My Uncle Dow died when he was a child six years of age, falling on a jackknife. This is a story from the 1920s that fits into any time in the 1940s or ’50s, when people alone far up the Mullin Stream, or on the Fraser-Burchill Road, said they saw things no one believed. (Or they didn’t tell them for years because no one would have believed them.) Hudson, my grandfather, left the lumberyard on hearing his son was ill. As he was walking, he looked to the far side of the river, where a road (much like the road to his house) suddenly appeared to run down through the gloomy old-growth trees, and on this road he saw a horse-drawn hearse, with large plumes on the horses’ heads. The horses rushed right toward him, and then vanished.
He knew at that moment that this must be a vision of his child’s death.
It is eighty or so years after Dow’s death that a nephew he never knew, a man in his fifties slowing down with arthritis in both arms and hands, is writing about his death, which seemed to be told to his father by a phantom hearse. How ridiculous!
There are other stories I have heard.
One man saw a Native woman doing her washing and braiding her hair. When he got closer, the woman turned, smiled, and disappeared.
In another story, an old Indian man points in the direction of the falls, on Mullin Stream, late in the afternoon. A friend of mine swears to this day that the old man was there, yet when he went to speak to him, he disappeared into the evening air.
It fits into the 1960s, when the deer came out of nowhere and ran toward me, a boy who was hunting partridge that cold night.
A woodsman once told me that he had spent a day in the woods talking to an old fellow, dressed from the early 1900s, who told him he had hunted woodland caribou on the barrens in toward Big Bald Mountain, and that his “sport” was lost, and they must come and help. The woodsman ran to get his coat and, coming back out into the yard, could no longer see the old-timer. He said he thought the old lad confused, until a few years later he saw a picture in a lumberman’s book, taken circa 1905, with a group of hunters from long, long ago. In this picture one of the men was the one who had come to his camp to tell him his “sport” was lost, in 1974.
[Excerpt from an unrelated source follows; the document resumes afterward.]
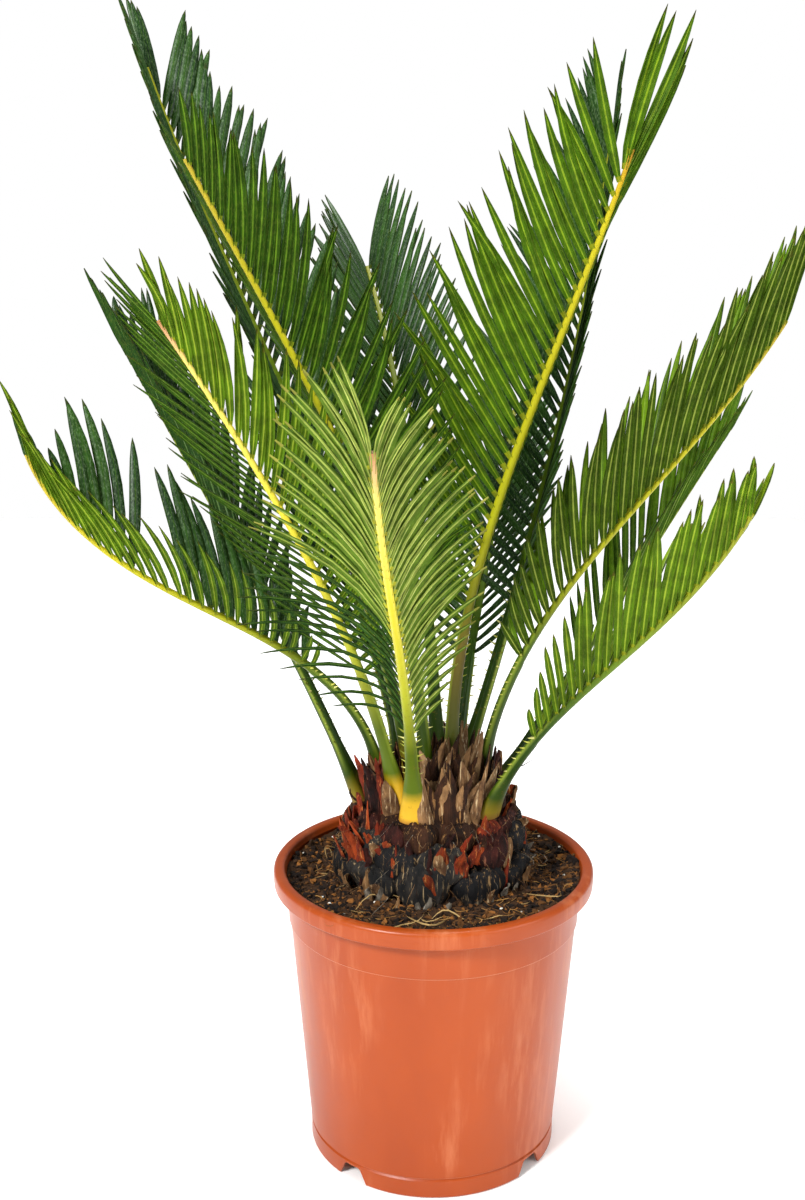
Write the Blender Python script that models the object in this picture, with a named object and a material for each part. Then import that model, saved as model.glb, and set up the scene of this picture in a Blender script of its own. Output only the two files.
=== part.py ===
# Sago palm in a round plastic nursery pot: pot, soil, trunk, and fourteen fronds,
# each a stalk and a blade that is cut to its rib between the leaflets.
# Metres, +Z up. The origin is the middle of the pot's underside, and -Y is the front.
import math
import random
from collections import namedtuple

import bmesh
import bpy
import numpy as np
from mathutils import Vector
from mathutils.bvhtree import BVHTree

CLEARANCE = 0.0003          # gap between pieces that touch

# Pot: a thin moulded cone with a rolled rim and a notched foot ring
POT_HEIGHT = 0.158
RIM_RADIUS = 0.085
RIM_DEPTH = 0.0095
BAND_RADIUS = 0.0772        # wall just under the rim
BAND_BOTTOM = 0.129
FOOT_RADIUS = 0.0667
FOOT_HEIGHT = 0.0108
WALL = 0.0017
FLOOR_THICKNESS = 0.002
CENTRE_FOOT_RADIUS = 0.020
CENTRE_FOOT_DRAFT = 0.002
BAND_STEP = 0.0008          # how far the band under the rim stands out from the wall
POT_SIDES = 48
NOTCH_AZIMUTHS = (-130, -40, 50, 140)
NOTCH_WIDTH_BOTTOM = 0.0195
NOTCH_WIDTH_TOP = 0.0100
NOTCH_HEIGHT = 0.0084
NOTCH_DEPTH = 0.008         # how far in from the outer face a notch cuts

# Soil fills the pot to a little under the rim, and the trunk stands on its level middle
SOIL_LEVEL = 0.1490
SOIL_FALL = 0.0022          # how much lower the soil lies beside the wall
SOIL_TILT = 0.0014          # and how much higher at the front right than at the back left
SOIL_HIGH_SIDE = -50
SOIL_MIDDLE = 0.050         # radius of the level middle
SOIL_RINGS = (0.060, 0.070)
SOIL_EDGE_DEPTH = 0.006     # the soil leaves the wall this far below its level
SOIL_BUMP = 0.0005
SOIL_BUMPS = 4
SOIL_SIDES = 36

# Trunk: a squat bulb of old leaf bases under a low dome that the stalks stand on
TRUNK_HEIGHT = 0.041
TRUNK_PROFILE = (           # height above the soil, radius
    (0.0, 0.0450), (0.005, 0.0472), (0.012, 0.0468), (0.019, 0.0454),
    (0.027, 0.0432), (0.035, 0.0414), (TRUNK_HEIGHT, 0.0405))
TRUNK_SIDES = 26
SCAR_RELIEF = 0.0016
DOME_HEIGHT = 0.0130
DOME_RADIUS = TRUNK_PROFILE[-1][1]
DOME_RINGS = (0.034, 0.026, 0.018, 0.0095)
BUD_RADIUS = 0.0075
BUD_HEIGHT = 0.020
BUD_RINGS = ((1.0, 0.15), (0.55, 0.70))        # shares of the bud's radius and height

# Stalk and rib sections: half width and half depth in metres
FOOT_HALF_WIDTH = 0.0058
FOOT_HALF_DEPTH = 0.0040
STALK_HALF_WIDTH = 0.0036
STALK_HALF_DEPTH = 0.0029
STALK_TOP_HALF_WIDTH = 0.0025
STALK_TOP_HALF_DEPTH = 0.0023
RIB_HALF_WIDTH = 0.0022
RIB_KEEL = 0.0026
RIB_TIP_SCALE = 0.35
RIB_POINT = 0.002
INNER_FOOT_SCALE = 0.70
INNER_FEET = 0.022          # feet nearer the axis than this are the slimmer ones
SWOLLEN_SHARE = 0.12        # share of the frond that the swollen foot takes
SWOLLEN_RINGS = (0.0, 0.17, 0.42, 0.75, 1.0)
STALK_RINGS = 5

# Leaflets are fewer and wider than life
LEAFLET_PITCH = 0.0123
LEAFLET_SHARE = 0.76        # share of the pitch that a leaflet takes
LEAFLET_THICKNESS = 0.0011
LEAFLET_WAIST = 0.62        # where along the leaflet it starts to narrow
LEAFLET_WAIST_WIDTH = 0.80
LEAFLET_BOW = 0.035
TEST_MARGIN = 0.0004
SIDES = {"right": (1, 2), "left": (4, 0)}      # corners of a rib ring that a leaflet leaves from
RIB_STEPS = 96

# A row of leaflets folds up from the blade's flat, opens away from the rib, and is as long as a
# share of the longest leaflet. Each is one value, or values at shares of the blade from its foot
# to its tip. A gap is where the row has lost its leaflets.
Row = namedtuple("Row", "fold opening reach gap", defaults=(None,))
USUAL_OPENING = ((0, 68), (0.2, 56), (0.5, 43), (0.75, 33), (1, 24))
USUAL_REACH = ((0, 0.35), (0.1, 0.6), (0.2, 0.81), (0.3, 0.95), (0.4, 1), (0.6, 0.93), (0.8, 0.77), (1, 0.55))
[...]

This, too, is a silly story—except when the fellow told it, it wasn’t silly. For to him, it had happened as surely as I am writing it.
These stories come from somewhere, from our own psyche, perhaps. Yet how many men mock these stories when safe in their own houses, and feel them when they are in the wood? That is, men perfectly able to call all or any of this ridiculous when on a road will begin to question everything ninety yards from that road, in the deep bush. I have not really met anyone yet who is frightened to stay alone in the woods, who has any particular fear—such as fear of coyotes, or bear, or bull moose in rut. Those things are hardly considered. But the agitation comes from some other quality, not only in our own psyche but in the very nature of all that the woods implies. This is, in fact, a part of the hunt as much as anything else.
“If you are up in Christmas Mountain and see the devastation that the wind wrought in 1995—and you are alone up there—well, I will just say if you believe in anything at all you will begin to pray,” says a logging trucker I know. He is as self-reliant as most men, and said this without apology at all.
An older man, a friend of David Savage’s, a grand old man of the hunt, tells the story about years ago hunting up in the raw fields of the Bartibog River and, coming on to dusk in a blinding snowstorm, seeing a huge deer with rocking chair horns—that is, a deer with horns more like an elk or caribou—standing in the field. This old gentleman has taken enough deer and moose in the woods to fill two chronicles, and he says he was not fooled here. He had five shots in his rifle (I am not sure what kind of rifle it was, but he had hunted with it for years). He took his first two shots standing, while the deer was broadside to him. Then he kneeled and took another. For his last two shots he lay on the ground and fired. The deer finally moved off without a sound into the trees. He thought this strange and didn’t mention it for quite a while. But then the next year a young man dropped in to visit him, and told him the strange story of coming down the Bartibog to hunt and seeing, in a field far away along the Gum Road, this huge deer with rocking chair horns. It was standing broadside in the late afternoon, the sun shining off its back. He fired six shots at it, and it never moved. After the last shot, the deer turned and walked into the woods.
This deer with the rocking chair horns was seen again, farther up the Russellville Road l
ater that year, and again fired at, again missed.
Then, a year later, one dark night, someone knocked on David Savage’s door and told David he had shot this deer with the rocking chair horns that afternoon, and it was an ordinary deer. But David never got to see it, or the horns, and remains skeptical that this deer was ever taken. He believes it will appear again someday to some unsuspecting hunter in the depths of the Bartibog wilderness.
14
I began to learn about deer slowly, but when I did the world of the hunt was opened up for me. It is not a mysterious thing; it could be said that buck deer are predictable, just like all other things in nature. There is a season and a time for them, just as for birth and decay. The mating cycle might go on three or four good weeks, during the colder weather in November. The buck marks out his territory, telling other bucks and doe a bit about who he is. This also provides information to the hunter. The buck will come back around to check these marks at given intervals to see if the doe have called. They will do this in enclosed ground, like black spruce or fir, so that they might walk right up to you. (One deer I shot was no more than fifteen feet away when I first noticed him, and he noticed me.) But they will do this in wide-open spaces, too, like hardwood ridges, or in querulous territory, along ragged chop-downs, where man’s machines have pulled roots and all from the ground and left nothing embedded except the remnants of a forest.